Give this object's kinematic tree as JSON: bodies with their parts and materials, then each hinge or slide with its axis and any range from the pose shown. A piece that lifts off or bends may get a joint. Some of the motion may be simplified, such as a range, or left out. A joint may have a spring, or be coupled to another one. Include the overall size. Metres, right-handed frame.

++++++++++

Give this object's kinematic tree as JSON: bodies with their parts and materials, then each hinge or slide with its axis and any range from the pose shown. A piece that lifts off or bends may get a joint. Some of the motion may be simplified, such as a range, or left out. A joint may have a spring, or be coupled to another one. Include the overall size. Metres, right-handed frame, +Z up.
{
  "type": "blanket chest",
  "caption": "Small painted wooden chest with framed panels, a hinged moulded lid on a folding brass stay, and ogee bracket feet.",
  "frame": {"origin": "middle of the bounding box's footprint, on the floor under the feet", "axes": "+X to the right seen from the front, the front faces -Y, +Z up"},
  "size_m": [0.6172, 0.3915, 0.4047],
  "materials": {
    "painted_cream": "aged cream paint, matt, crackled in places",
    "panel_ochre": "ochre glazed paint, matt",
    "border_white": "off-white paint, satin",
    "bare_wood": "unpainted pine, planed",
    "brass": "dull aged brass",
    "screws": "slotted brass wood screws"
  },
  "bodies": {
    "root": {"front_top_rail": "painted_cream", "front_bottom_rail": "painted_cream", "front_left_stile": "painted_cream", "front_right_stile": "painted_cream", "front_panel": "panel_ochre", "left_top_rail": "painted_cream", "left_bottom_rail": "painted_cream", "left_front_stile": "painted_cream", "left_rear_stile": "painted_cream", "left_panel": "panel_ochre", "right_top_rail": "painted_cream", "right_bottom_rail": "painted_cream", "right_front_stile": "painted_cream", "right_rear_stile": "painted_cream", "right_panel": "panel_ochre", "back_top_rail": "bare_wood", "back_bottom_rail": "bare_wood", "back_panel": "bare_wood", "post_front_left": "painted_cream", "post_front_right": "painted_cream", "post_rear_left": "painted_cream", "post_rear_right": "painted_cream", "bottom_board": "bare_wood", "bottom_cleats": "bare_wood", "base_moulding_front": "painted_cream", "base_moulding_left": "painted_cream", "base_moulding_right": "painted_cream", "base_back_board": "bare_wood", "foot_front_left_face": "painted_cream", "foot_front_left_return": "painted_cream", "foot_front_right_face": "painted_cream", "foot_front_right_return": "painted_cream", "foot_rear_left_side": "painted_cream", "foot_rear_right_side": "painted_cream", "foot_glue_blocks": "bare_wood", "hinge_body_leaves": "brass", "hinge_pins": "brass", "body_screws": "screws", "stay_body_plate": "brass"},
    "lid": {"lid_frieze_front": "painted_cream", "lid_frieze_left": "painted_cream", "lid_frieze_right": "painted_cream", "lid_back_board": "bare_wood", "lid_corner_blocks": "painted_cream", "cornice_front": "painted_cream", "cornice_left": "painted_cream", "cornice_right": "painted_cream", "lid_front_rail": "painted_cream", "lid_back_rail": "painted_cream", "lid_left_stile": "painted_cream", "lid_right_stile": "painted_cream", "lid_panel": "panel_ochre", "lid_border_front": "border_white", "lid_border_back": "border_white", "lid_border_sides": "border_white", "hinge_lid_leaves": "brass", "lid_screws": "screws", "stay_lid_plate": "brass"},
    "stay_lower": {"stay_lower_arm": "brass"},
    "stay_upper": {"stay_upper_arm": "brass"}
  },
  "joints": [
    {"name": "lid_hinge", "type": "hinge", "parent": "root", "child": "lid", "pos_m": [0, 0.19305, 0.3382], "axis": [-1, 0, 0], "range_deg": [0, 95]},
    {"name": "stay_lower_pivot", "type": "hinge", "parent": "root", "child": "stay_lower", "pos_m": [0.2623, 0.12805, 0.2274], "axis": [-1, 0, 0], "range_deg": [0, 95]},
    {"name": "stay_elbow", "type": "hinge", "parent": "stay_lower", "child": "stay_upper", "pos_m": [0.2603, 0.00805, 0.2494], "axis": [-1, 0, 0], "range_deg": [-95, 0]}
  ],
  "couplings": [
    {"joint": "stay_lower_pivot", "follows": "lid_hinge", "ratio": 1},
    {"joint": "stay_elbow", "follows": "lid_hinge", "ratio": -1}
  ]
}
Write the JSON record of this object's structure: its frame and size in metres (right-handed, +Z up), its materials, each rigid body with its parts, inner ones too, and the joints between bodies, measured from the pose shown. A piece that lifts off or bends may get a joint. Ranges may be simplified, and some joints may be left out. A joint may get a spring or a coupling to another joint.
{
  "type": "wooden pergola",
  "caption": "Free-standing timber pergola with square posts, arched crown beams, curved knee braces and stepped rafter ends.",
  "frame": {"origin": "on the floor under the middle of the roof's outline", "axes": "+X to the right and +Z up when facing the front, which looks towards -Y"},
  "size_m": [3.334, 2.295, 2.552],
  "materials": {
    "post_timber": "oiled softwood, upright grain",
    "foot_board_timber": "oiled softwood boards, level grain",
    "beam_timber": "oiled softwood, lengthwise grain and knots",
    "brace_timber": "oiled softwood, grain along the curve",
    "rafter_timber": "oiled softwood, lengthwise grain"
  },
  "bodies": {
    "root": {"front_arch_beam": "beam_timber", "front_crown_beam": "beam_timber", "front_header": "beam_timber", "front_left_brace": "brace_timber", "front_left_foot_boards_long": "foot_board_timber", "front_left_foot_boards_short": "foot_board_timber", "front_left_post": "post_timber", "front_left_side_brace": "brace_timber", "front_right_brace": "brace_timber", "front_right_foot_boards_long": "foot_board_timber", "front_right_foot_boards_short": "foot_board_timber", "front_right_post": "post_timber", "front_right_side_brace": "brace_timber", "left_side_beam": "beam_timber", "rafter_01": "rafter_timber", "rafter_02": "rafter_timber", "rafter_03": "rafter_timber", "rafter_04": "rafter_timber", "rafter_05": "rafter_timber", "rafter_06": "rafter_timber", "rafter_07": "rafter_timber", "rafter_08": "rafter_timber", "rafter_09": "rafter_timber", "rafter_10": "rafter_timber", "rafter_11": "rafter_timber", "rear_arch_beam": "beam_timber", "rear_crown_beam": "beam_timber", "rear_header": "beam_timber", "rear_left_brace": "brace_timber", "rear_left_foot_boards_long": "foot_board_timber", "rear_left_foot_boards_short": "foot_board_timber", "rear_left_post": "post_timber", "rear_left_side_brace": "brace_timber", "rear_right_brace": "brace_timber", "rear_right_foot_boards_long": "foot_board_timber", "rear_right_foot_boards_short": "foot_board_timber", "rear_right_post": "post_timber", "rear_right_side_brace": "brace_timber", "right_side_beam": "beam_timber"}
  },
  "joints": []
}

++++++++++

» **Challenge**: Pick out each line containing the string "Give" and copy it.

» **In response**:
Give this object's kinematic tree as JSON: bodies with their parts and materials, then each hinge or slide with its axis and any range from the pose shown. A piece that lifts off or bends may get a joint. Some of the motion may be simplified, such as a range, or left out. A joint may have a spring, or be coupled to another one. Include the overall size. Metres, right-handed frame.
Give this object's kinematic tree as JSON: bodies with their parts and materials, then each hinge or slide with its axis and any range from the pose shown. A piece that lifts off or bends may get a joint. Some of the motion may be simplified, such as a range, or left out. A joint may have a spring, or be coupled to another one. Include the overall size. Metres, right-handed frame, +Z up.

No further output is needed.